There are tales also that Fellini grabbed the name from an opera but most of the evidence points to the Gissing book which had only just been translated into Italian.

Fellini has said he liked the name because it made him think of a buzzing stinging insect, which matched the character he was trying to portray.

I see one source that claims papatacci means “mosquito” or “midge” which could have been reminiscent to Fellini.

The Oxford English Dictionary adds that in the Abruzzi Italian dialect paparazzo meant “clam” and that the script writer was from Abruzzi so that he might have associated the opening and closing of the camera lens with the opening and closing of a clam.

In any case Fellini’s character was named Paparazzo.

The film appeared in 1960 and in 1961 Time Magazine ran an article Paparazzi on the Prowl.

This according to the OED was the first occurrence of paparazzi in English.  The Time Magazine story is about a pushy photojournalist on a trendy street in Rome and makes it plain that in Italian, Fellini’s film had already turned the name into a noun.

The Time article even explains where the word came from—at least as far back as the movie the year before.

The paparazzo who was the subject of that first Time Magazine citation was Ivan Kroscenko, who supposedly practiced for quick photo-ops by having a friend toss a coin in the air so he could “shoot” it dead centre in his frame; along the lines of a western gunslinger.

According to the New York Daily News Krosenko eventually got tired of provoking celebrities into fits of anger so he could snap a more valuable picture. Evidently he made a public apology to everyone he’d hurt saying he wanted to do good from then on.

I guess just like the paparazzi pictures, doing bad draws more headlines because I can’t find any stories on the good he’s done since then.

3 Comments »

Comment by johan

June 22, 2008 @ 8:22 pm

Paparazzo, or papparazzo, the diva-photographer: the name originates from the Roman concierges, portinaie, who used to call the photographers in the Thirties papparazzi because they had there mouth full of razzi (razzo = rocket) as if they were eating them (pappare = eat). The rockets were the flash bulbs that the photographers held in their mouth in order to be ready to discard the burnt flash and quickly insert a new one in their flash for the next photo. So it looked as if they were eating rockets, from which the expression papparazzi came, plural only, un papparazzi, due papparazzi. Thanks for your attention,

Johan

Comment by Charles Hodgson

June 22, 2008 @ 8:29 pm

Thanks Johan

Do you have references for this etymology? Are their earlier citations in Italian than Fellini’s film? I’d have thought that if there were the major dictionaries would have dug them out.

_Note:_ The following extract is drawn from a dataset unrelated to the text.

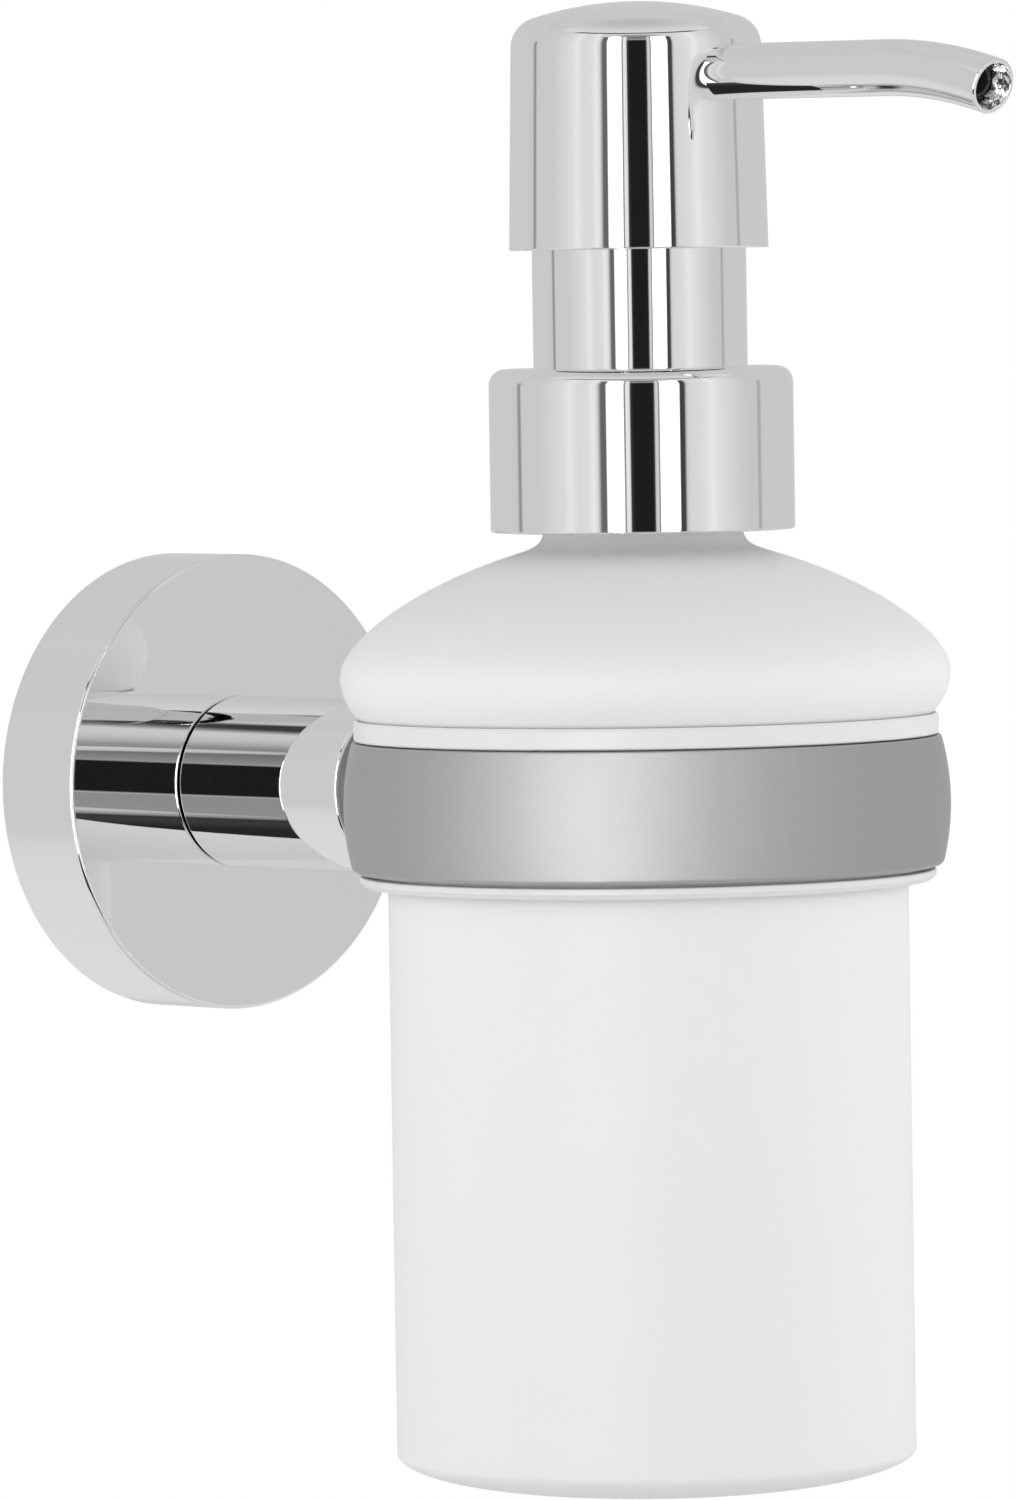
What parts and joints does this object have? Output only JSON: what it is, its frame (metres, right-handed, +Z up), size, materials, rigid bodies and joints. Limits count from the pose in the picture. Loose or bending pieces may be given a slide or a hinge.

For lots of words there are “folk etymologies” that people pass on to one another but that the dictionary makers find impossible to prove, or sometimes quite possible to disprove.

You’d be doing a service to lexicography if you could submit citations from the 1930s to the OED.

Comment by Laura Croscenco

March 3, 2009 @ 3:33 pm

It’s incredible! I’m Ivan Kroscenko’s daughter, thank you very much for posting the true about him. He was very a gentle person and he is very missed.
He was the real king of Paparazzi at that time! Unfortunately now in Italy there are a lots of people claiming themselves to be the one….
I do have a lots of newspaper articles of his work… Thank you.